[c-nsp] Rationale for ISIS default origination behavior

Andrew Miehs andrew at 2sheds.de
Wed Jan 23 07:00:26 EST 2013


On Wed, Jan 23, 2013 at 1:41 AM, Saku Ytti <saku at ytti.fi> wrote:

> Say you have
>
> PE1---P1----PE2---INET
> |           |
> +-----P2----+
>
> PE1 default routes to P1, P2 in your scenario.
>
> What if P2 stops being connected to PE2? PE1 still has active static route
> to P2 and will ECMP half the packets to bit-heaven (IP routing, no MPLS)
>
>
In your diagram the only router with an Internet connection is PE2.
PE2 should be the only thing announcing a default back towards your network.
If PE1 also had an Internet connection, then it should also announce a
default back into your network.

Your provider (INET) should be able to announce a default for you if you
request it.

HOWEVER: If we are talking about service provider networks - what is the
purpose of your default route?
If RA, RB, RC, RD, E1 and E2 are iBGP peers in the same AS (and I hope they
are) you have more than enough routes to get to everywhere which is known
to you.

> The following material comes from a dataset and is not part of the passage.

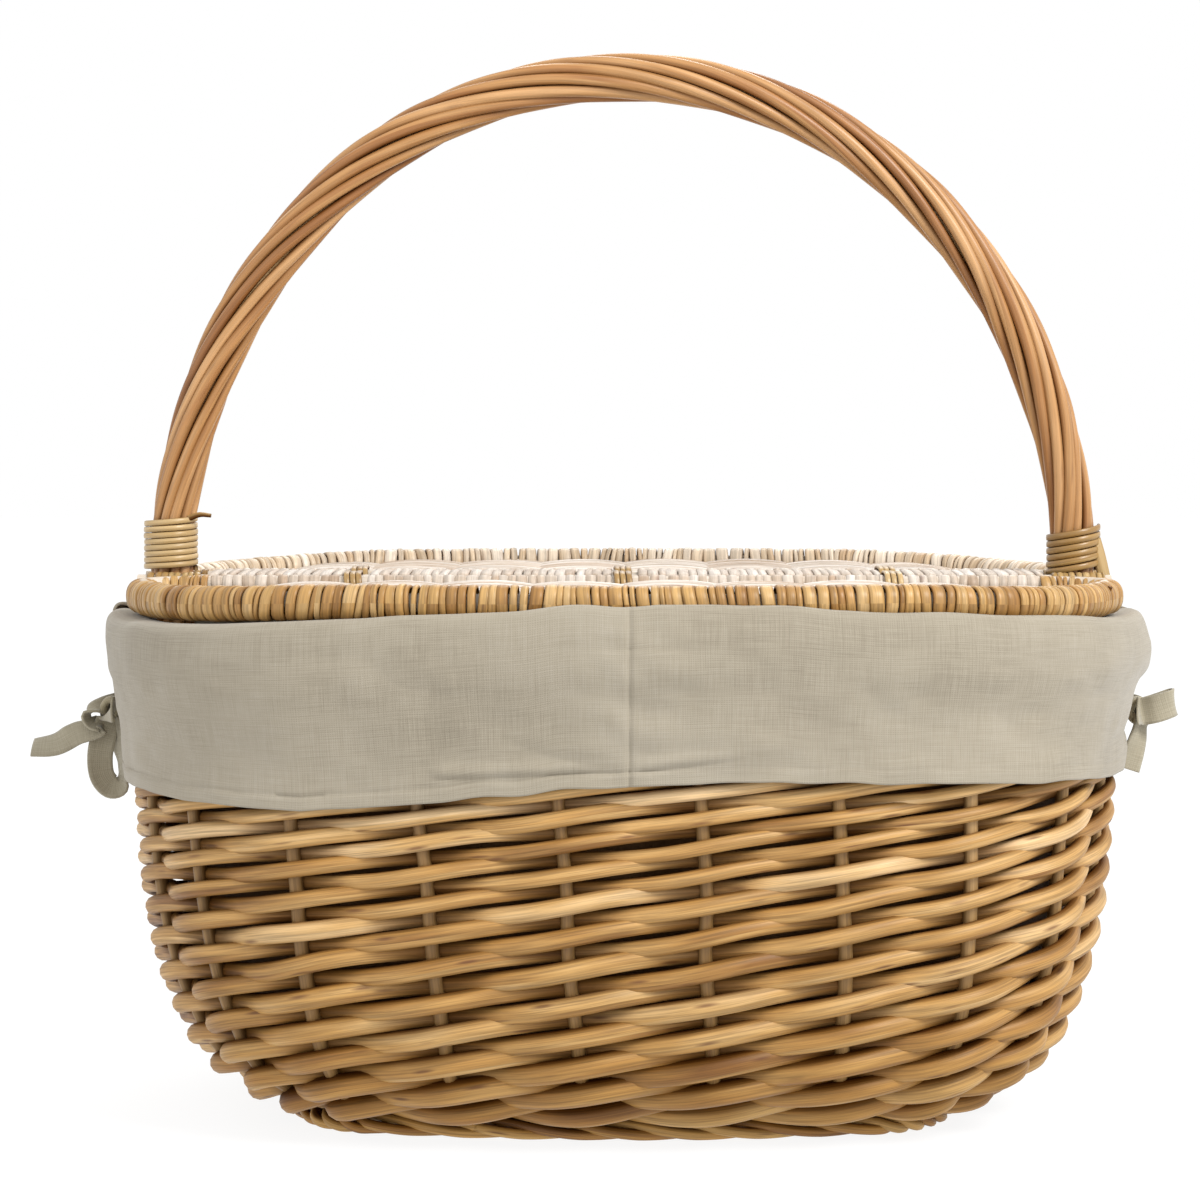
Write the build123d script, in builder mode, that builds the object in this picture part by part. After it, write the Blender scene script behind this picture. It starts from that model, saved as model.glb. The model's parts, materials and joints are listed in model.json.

Sending traffic out of E1 and E2 is just pumping noise to your
upstreams. If you want the default, so that you can announce this to your
customers, why not announce THEM a default on your edge? - hopefully via
eBGP.

If the above network, E[12],R[ABCD] is an "Enterprise" network, then my two
boxes E1 and E2 would probably only receive a default and would announce
this onto the rest of the network. I am pretty sure this design was just to
demonstrate a problem, and not really how someone would connect up their
network as the chance of splitting your network is extremely high.